Sosok ibu dalam mimpi telah terdistorsi dari sosok seorang ibu yang penuh kasih sayang dan cinta menjadi sosok seorang ibu—yang dalam sudut pandang tertentu dapat juga dikatakan karena cinta—yang menanamkan benih-benih kekejaman dan kekerasan. Sosok ibu ini yang mempengaruhi sisi psikologis Alisha. Kembali mengutip Aristoteles, mimpi tidak lebih dari persoalan psikologi. Di sana disebutkan bahwa mimpi bukanlah ilham dari dewa, bahwa ia bukan berasal dari hal-hal yang berbau kedewaan (divine), melainkan dari sifat-sifat kejam atau jahat (demonic). Dan sifat jahat itulah sifat manusia yang sebenarnya. Dalam pengaruh ini Alisha tumbuh menjadi pribadi yang pendiam, aneh, kikuk, namun menyimpan sisi kejam yang tak nampak khas psikopat.

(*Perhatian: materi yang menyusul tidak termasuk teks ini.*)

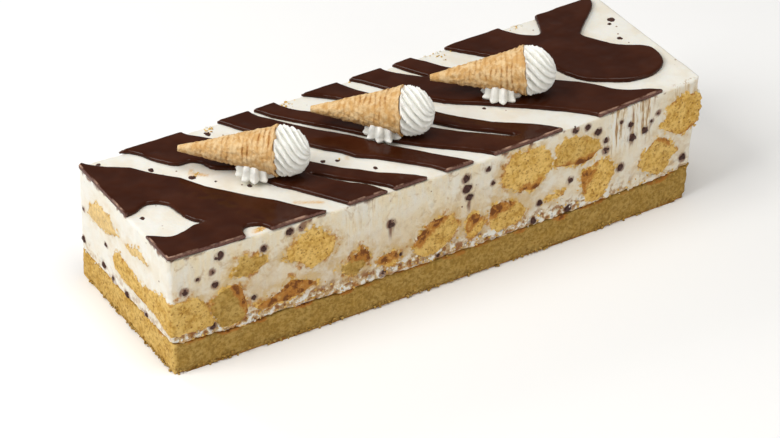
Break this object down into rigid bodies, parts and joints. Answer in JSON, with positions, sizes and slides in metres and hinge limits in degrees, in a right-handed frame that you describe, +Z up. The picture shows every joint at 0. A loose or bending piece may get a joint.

Film ini mungkin tidak dapat dikategorikan ke dalam mainstream film-film Indonesia saat ini. Fiksi tidak menampilkan sosok-sosok hantu yang bergentayangan, makian-makian atau tangisan cengeng. Film ini lebih menyoroti potret psikologis Alisha sebagai tokoh utama. Potret seseorang gadis yang tumbuh di lingkungan kehidupan yang tidak sehat, tanpa kasih sayang orang tua, dan dampak terhadap kehidupannya. Tepat seperti yang dikatakan oleh sutradara film ini; Mouly Surya, bahwa filmnya berangkat dari pemikiran yang sederhana bahwa sebenarnya tidak ada orang yang benar-benar jahat dan tentang apa yang penulis sebut dengan “psikologi kejahatan;” yaitu pikiran atau apa sesungguhnya yang “orang jahat” pikirkan.
Meskipun berangkat dari pemikiran yang sederhana, Mouly mampu mencipta film yang sangat menarik. Kombinasi plot tentang bagaimana Alisha masuk dan mengobrak-abrik cerita-cerita Bari dengan memberikan ending-ending gelap dalam cerita-ceritanya dan naskah film yang memang ditulis ulang oleh Joko Anwar memberikan sensasi tersendiri bagi Fiksi. Kalau boleh penulis katakan, Fiksi adalah film yang wajib di tonton oleh masyarakat Indonesia.